Kegagalan "Link and Match" Antara Pendidikan dan Kebutuhan Pasar

Menteri Tenaga Kerja RI, Ida Fauziah, menyoroti salah satu penyebab utama tingginya tingkat pengangguran di Indonesia: kegagalan perguruan tinggi dalam menjalin keterkaitan (link and match) antara pendidikan tinggi dengan kebutuhan pasar tenaga kerja.

Ironisnya, pasar kerja saat ini lebih banyak diisi oleh tenaga kerja dengan tingkat pendidikan rendah, seperti lulusan SD dan SMP, sementara lulusan sarjana justru lebih banyak menganggur.

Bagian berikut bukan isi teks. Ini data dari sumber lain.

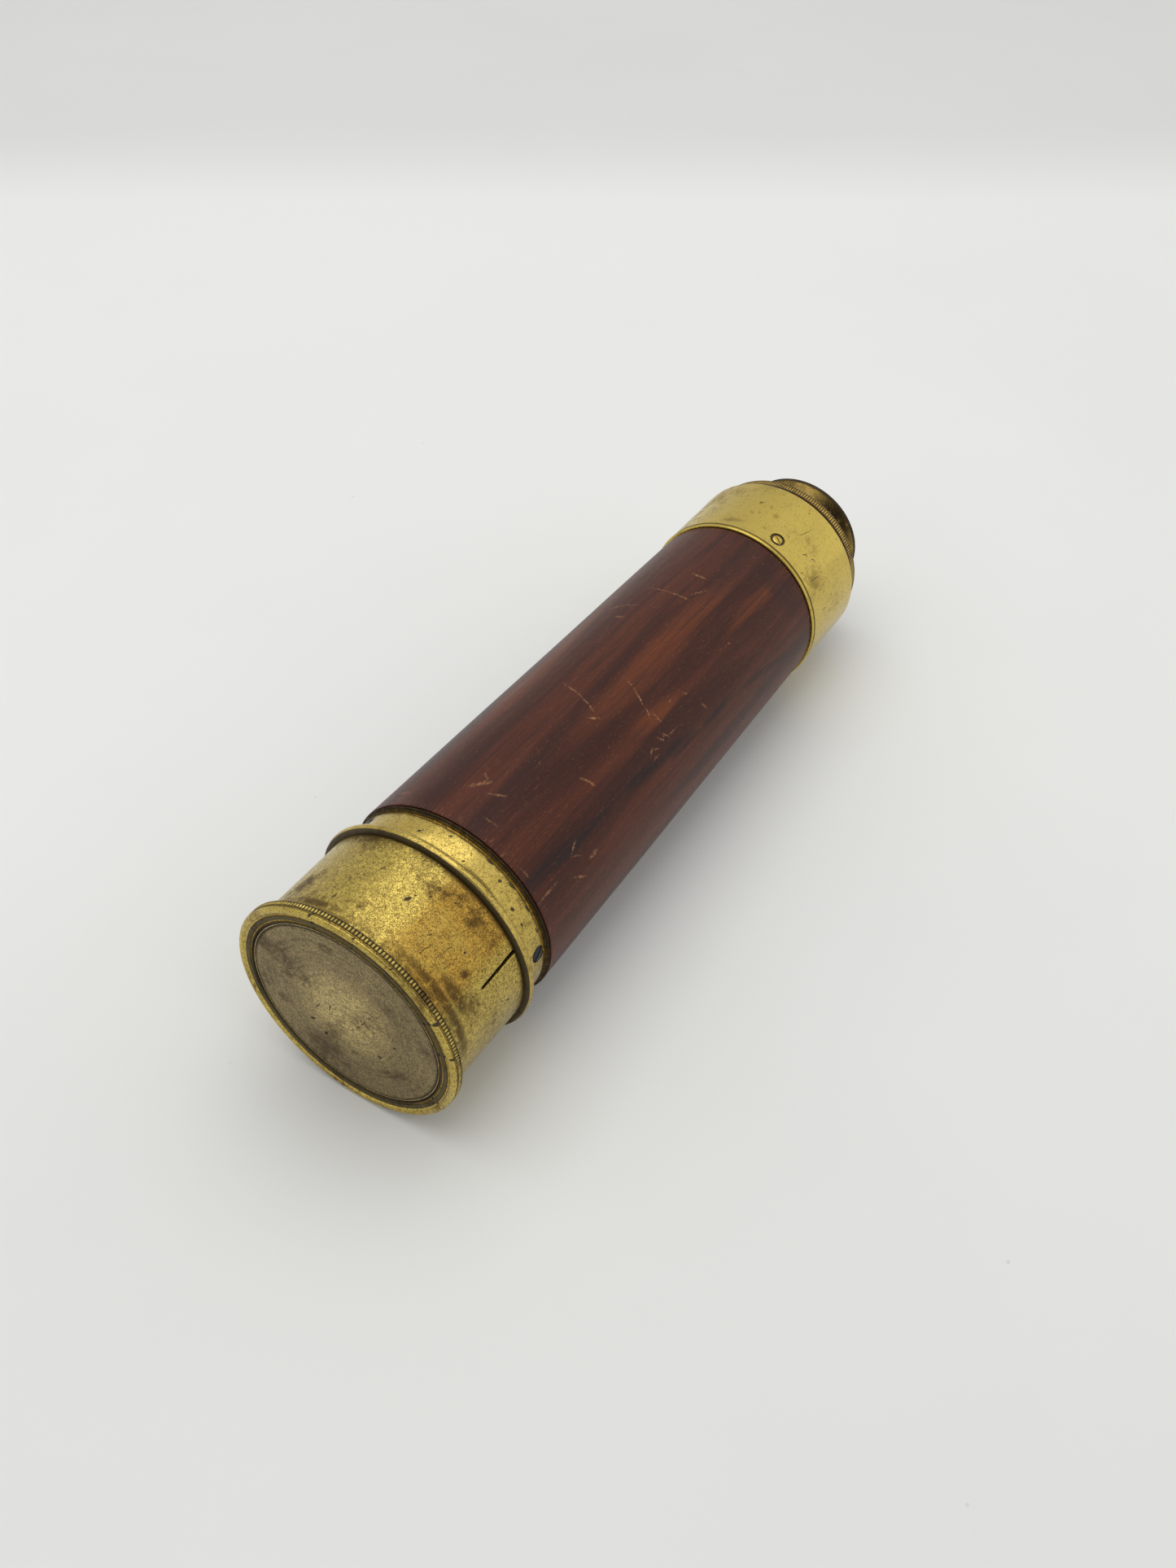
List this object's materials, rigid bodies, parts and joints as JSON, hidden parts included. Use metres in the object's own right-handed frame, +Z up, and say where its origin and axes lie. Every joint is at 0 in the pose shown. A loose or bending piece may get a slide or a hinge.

Beberapa perguruan tinggi telah berusaha untuk mengatasi masalah ini dengan berbagai cara, seperti merekrut pengajar dari kalangan praktisi, memperkenalkan program vokasi, hingga menyediakan kesempatan magang bagi para mahasiswa. Namun, tantangan ini belum sepenuhnya teratasi, karena banyak lulusan yang masih mengalami kesulitan untuk bersaing di pasar kerja.

Selain itu, ada beberapa faktor lain yang turut memperburuk kondisi ini, seperti:

  • Koneksi yang lebih menentukan daripada kemampuan atau kualifikasi (the power of orang dalam)
  • Kurangnya inisiatif dari individu untuk mencari informasi pekerjaan
  • Adanya sikap memilih-milih pekerjaan yang dianggap kurang menarik

Untuk menghadapi tantangan ini, perlu ada usaha lebih keras dalam meningkatkan relevansi pendidikan tinggi dengan pasar kerja. Lulusan juga perlu didorong untuk lebih proaktif dalam mencari peluang, serta lebih fleksibel dalam menentukan pilihan karier.

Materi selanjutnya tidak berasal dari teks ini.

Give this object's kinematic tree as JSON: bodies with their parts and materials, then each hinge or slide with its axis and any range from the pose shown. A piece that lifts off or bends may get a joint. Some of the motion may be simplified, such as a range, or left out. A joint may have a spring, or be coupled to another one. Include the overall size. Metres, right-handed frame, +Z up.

Tingginya angka pengangguran di kalangan lulusan sarjana merupakan masalah yang kompleks dan multifaset.

Kesenjangan keterampilan, overpopulasi lulusan di bidang tertentu, kurangnya pengalaman kerja, kondisi ekonomi, harapan gaji yang tidak realistis, mobilitas geografis yang terbatas, perkembangan teknologi, dan kurangnya jaringan profesional adalah penyebab umum yang perlu diperhatikan.

Memahami penyebab yang terjadi adalah langkah awal untuk mengatasi masalah pengangguran dan mencari solusi yang lebih baik ke depannya.